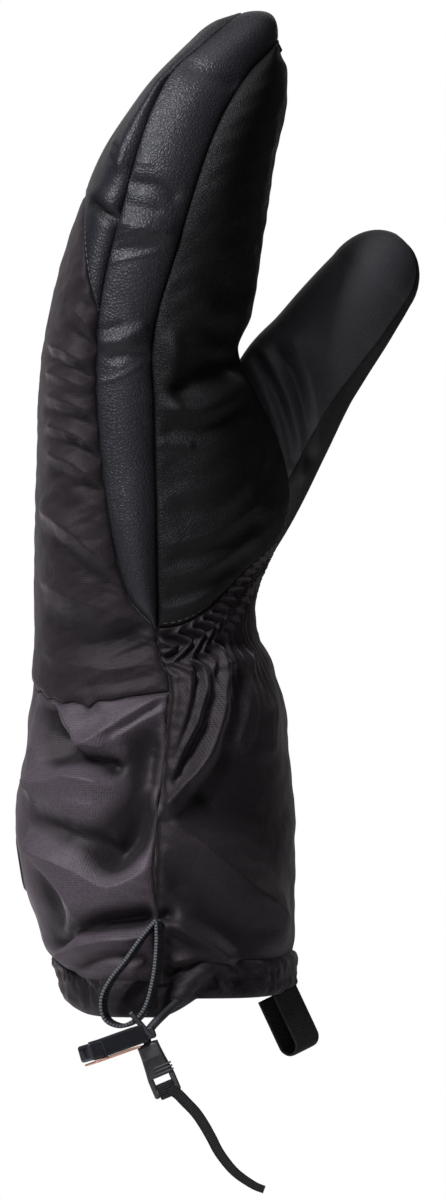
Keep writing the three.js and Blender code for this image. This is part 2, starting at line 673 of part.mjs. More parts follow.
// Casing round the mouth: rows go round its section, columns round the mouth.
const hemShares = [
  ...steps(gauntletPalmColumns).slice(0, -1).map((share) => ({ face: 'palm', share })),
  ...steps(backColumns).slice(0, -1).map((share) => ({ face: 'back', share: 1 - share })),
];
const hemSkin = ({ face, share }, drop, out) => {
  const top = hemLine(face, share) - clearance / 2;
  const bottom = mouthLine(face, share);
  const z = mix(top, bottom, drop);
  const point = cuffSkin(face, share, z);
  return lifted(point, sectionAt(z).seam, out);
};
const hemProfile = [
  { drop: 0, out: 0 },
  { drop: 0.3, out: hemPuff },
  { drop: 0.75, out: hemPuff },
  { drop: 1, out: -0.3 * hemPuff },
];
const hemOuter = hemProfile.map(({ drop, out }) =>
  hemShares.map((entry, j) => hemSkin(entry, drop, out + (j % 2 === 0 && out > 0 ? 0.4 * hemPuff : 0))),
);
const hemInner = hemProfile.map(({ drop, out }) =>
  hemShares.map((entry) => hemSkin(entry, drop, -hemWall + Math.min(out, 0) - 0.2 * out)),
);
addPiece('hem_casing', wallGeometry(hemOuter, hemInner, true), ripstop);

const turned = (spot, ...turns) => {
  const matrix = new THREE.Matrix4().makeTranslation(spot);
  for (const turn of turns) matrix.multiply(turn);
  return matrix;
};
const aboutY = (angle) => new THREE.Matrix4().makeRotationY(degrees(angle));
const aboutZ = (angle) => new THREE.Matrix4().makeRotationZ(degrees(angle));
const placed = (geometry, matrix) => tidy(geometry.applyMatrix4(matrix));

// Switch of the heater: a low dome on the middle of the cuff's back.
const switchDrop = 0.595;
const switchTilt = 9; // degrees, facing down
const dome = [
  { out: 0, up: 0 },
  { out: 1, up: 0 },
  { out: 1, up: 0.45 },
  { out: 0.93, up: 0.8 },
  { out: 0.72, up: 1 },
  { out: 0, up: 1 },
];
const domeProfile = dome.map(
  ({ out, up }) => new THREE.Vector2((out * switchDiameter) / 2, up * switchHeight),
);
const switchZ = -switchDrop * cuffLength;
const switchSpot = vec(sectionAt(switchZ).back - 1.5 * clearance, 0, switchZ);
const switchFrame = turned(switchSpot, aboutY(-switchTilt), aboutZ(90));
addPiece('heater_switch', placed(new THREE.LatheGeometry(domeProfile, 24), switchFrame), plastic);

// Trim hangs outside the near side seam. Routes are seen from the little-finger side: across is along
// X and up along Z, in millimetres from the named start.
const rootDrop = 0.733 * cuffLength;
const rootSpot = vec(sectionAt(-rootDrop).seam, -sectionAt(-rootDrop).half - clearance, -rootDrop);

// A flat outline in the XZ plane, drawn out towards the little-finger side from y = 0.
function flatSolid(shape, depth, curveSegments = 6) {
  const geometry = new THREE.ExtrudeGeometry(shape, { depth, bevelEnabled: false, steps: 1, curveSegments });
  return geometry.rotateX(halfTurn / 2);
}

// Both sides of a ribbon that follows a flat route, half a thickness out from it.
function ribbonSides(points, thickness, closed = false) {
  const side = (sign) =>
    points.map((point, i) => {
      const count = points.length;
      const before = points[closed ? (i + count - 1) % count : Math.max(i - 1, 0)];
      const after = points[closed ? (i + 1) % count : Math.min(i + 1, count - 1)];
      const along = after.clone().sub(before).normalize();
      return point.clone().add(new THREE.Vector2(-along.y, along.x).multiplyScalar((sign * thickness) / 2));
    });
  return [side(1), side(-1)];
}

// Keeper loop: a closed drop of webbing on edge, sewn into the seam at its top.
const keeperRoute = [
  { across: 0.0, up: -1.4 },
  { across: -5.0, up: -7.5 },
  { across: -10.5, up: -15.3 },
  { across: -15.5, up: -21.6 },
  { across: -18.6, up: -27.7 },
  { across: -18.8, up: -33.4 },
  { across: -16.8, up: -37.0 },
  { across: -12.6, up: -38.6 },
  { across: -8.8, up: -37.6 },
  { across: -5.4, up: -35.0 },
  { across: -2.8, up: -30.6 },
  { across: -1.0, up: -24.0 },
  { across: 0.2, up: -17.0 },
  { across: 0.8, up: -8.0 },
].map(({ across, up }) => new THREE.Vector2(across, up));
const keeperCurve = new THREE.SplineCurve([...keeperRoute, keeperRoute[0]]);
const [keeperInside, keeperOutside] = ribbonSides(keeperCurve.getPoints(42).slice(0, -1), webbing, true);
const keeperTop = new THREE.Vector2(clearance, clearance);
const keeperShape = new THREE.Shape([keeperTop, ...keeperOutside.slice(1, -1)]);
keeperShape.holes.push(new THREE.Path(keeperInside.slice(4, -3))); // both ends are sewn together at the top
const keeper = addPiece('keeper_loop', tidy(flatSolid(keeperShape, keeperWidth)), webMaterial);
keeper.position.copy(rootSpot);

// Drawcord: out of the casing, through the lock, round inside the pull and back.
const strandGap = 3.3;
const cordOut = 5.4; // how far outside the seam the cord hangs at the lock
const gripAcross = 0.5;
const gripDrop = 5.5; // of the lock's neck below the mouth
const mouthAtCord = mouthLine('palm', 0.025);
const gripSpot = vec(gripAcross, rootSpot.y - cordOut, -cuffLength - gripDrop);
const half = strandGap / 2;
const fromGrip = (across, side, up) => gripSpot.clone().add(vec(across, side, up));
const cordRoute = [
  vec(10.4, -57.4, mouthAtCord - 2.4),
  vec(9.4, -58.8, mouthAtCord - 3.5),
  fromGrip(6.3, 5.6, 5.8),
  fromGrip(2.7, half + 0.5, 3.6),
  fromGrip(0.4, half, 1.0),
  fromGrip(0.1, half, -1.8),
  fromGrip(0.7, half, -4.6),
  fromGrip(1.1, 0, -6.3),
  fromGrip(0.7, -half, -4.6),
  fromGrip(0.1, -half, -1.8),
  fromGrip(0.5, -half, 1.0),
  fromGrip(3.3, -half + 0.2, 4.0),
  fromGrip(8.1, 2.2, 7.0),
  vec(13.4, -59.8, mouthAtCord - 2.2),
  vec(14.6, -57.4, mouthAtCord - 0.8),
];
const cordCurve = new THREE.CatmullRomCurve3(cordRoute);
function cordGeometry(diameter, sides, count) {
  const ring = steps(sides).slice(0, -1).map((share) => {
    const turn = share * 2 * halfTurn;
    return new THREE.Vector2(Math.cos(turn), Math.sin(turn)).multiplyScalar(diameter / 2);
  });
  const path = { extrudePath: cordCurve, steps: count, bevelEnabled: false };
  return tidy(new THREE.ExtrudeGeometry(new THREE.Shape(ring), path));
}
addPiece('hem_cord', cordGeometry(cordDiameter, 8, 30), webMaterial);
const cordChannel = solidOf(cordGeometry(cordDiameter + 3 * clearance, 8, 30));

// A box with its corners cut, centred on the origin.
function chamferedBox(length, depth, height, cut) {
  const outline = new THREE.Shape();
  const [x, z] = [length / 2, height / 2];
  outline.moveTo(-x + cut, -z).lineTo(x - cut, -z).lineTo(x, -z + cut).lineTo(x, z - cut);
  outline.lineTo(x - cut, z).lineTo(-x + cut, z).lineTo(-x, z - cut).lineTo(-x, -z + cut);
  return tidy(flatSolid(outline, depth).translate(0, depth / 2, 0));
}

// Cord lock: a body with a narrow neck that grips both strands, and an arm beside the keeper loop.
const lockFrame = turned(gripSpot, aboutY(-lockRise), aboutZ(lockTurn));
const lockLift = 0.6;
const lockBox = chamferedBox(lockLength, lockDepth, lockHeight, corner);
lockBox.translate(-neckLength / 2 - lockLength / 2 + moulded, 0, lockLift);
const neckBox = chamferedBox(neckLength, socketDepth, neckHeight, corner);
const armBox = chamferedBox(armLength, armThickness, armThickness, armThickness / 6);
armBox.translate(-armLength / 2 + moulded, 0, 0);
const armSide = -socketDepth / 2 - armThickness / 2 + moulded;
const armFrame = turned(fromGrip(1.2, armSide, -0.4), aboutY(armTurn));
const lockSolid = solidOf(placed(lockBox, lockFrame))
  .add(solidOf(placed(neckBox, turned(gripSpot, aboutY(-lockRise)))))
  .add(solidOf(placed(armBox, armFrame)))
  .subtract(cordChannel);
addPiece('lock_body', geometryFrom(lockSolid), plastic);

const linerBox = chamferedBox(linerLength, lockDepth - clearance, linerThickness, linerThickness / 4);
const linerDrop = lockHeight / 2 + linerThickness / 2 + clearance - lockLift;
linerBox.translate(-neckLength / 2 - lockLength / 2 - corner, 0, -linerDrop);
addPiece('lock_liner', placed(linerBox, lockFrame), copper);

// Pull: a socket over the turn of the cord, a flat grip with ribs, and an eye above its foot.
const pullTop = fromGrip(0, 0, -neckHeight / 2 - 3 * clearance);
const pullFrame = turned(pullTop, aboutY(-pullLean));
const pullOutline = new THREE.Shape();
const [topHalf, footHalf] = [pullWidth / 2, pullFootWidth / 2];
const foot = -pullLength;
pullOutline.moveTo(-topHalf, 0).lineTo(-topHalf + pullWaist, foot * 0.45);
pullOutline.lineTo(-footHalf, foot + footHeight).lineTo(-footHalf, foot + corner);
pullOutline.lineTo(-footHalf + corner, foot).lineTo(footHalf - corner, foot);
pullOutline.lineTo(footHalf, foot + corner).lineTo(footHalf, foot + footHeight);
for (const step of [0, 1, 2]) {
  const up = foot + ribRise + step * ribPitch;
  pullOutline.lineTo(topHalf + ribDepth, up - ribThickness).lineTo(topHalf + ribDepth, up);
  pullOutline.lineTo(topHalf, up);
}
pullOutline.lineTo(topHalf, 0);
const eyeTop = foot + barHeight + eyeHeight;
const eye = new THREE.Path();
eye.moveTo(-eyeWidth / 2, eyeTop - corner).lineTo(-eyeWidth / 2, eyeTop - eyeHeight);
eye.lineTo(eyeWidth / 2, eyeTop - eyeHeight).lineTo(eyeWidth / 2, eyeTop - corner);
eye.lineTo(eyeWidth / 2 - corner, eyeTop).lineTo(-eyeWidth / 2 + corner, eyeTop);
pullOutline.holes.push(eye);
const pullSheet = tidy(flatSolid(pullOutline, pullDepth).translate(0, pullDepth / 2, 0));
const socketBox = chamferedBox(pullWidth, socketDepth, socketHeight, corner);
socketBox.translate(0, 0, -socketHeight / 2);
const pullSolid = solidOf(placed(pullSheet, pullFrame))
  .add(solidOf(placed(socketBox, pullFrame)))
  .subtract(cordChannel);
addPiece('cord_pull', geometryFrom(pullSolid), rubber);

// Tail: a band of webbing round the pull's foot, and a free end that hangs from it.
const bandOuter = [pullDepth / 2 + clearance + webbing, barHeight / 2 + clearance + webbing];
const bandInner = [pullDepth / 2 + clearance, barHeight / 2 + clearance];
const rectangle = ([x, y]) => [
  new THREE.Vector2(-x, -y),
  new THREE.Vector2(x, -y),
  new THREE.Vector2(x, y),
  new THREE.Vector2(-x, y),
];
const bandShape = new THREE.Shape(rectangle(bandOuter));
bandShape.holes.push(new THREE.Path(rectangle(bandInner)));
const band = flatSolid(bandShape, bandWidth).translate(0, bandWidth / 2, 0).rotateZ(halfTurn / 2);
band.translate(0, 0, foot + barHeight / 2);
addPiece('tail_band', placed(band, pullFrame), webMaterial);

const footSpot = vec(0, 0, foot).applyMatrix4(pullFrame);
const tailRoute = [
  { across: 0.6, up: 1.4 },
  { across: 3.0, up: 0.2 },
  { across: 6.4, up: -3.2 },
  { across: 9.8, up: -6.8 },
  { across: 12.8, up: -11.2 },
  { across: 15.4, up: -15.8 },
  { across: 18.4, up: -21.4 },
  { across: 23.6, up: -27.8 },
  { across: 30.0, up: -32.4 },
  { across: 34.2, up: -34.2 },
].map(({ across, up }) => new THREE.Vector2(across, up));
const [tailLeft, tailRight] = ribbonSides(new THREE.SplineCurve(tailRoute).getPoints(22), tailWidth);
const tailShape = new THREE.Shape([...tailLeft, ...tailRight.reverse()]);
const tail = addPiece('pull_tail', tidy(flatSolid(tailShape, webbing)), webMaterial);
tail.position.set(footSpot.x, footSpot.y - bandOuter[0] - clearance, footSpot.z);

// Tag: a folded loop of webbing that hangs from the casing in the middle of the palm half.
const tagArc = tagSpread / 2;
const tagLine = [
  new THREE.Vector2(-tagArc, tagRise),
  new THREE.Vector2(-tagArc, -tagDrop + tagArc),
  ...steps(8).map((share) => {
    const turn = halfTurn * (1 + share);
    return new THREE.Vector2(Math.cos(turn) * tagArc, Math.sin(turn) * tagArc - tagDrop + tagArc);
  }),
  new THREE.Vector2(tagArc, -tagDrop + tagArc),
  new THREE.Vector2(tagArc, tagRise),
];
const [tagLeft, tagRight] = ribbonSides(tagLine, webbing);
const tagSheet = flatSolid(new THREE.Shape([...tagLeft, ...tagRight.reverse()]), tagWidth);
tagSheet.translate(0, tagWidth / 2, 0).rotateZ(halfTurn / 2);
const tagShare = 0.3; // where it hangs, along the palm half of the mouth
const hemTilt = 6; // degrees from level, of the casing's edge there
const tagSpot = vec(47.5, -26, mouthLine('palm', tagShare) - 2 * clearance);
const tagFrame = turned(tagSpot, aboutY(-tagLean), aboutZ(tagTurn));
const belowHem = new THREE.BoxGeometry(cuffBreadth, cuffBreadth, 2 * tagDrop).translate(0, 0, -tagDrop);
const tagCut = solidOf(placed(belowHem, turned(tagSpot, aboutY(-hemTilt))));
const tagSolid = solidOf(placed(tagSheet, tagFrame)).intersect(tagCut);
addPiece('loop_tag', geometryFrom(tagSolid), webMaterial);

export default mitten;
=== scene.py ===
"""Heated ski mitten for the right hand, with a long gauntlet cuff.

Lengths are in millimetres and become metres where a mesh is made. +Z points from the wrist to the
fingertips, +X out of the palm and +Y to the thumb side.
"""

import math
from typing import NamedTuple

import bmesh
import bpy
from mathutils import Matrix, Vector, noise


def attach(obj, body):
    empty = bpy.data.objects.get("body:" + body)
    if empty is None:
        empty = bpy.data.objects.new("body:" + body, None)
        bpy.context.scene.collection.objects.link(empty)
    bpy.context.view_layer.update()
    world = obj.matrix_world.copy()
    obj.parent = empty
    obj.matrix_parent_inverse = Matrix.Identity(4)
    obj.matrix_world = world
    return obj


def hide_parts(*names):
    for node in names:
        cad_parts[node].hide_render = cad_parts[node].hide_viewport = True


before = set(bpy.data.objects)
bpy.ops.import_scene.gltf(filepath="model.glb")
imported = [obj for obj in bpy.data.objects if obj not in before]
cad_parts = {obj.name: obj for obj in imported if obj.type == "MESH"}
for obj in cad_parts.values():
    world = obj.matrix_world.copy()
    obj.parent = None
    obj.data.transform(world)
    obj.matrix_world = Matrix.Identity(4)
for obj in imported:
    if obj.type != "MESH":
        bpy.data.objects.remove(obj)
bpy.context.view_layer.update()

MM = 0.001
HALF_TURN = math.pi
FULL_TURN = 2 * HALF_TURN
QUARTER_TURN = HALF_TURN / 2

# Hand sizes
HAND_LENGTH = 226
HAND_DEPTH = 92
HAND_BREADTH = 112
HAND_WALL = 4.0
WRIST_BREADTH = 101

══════

Problem requirements: Begin at the line that has "const tagSpot = vec(47.5, -26, mouthLine('palm', tagShare)", stop after the line that has "if empty is", and repeat exactly those lines, nothing more.

Exercise solution:
const tagSpot = vec(47.5, -26, mouthLine('palm', tagShare) - 2 * clearance);
const tagFrame = turned(tagSpot, aboutY(-tagLean), aboutZ(tagTurn));
const belowHem = new THREE.BoxGeometry(cuffBreadth, cuffBreadth, 2 * tagDrop).translate(0, 0, -tagDrop);
const tagCut = solidOf(placed(belowHem, turned(tagSpot, aboutY(-hemTilt))));
const tagSolid = solidOf(placed(tagSheet, tagFrame)).intersect(tagCut);
addPiece('loop_tag', geometryFrom(tagSolid), webMaterial);

export default mitten;
=== scene.py ===
"""Heated ski mitten for the right hand, with a long gauntlet cuff.

Lengths are in millimetres and become metres where a mesh is made. +Z points from the wrist to the
fingertips, +X out of the palm and +Y to the thumb side.
"""

import math
from typing import NamedTuple

import bmesh
import bpy
from mathutils import Matrix, Vector, noise


def attach(obj, body):
    empty = bpy.data.objects.get("body:" + body)
    if empty is None:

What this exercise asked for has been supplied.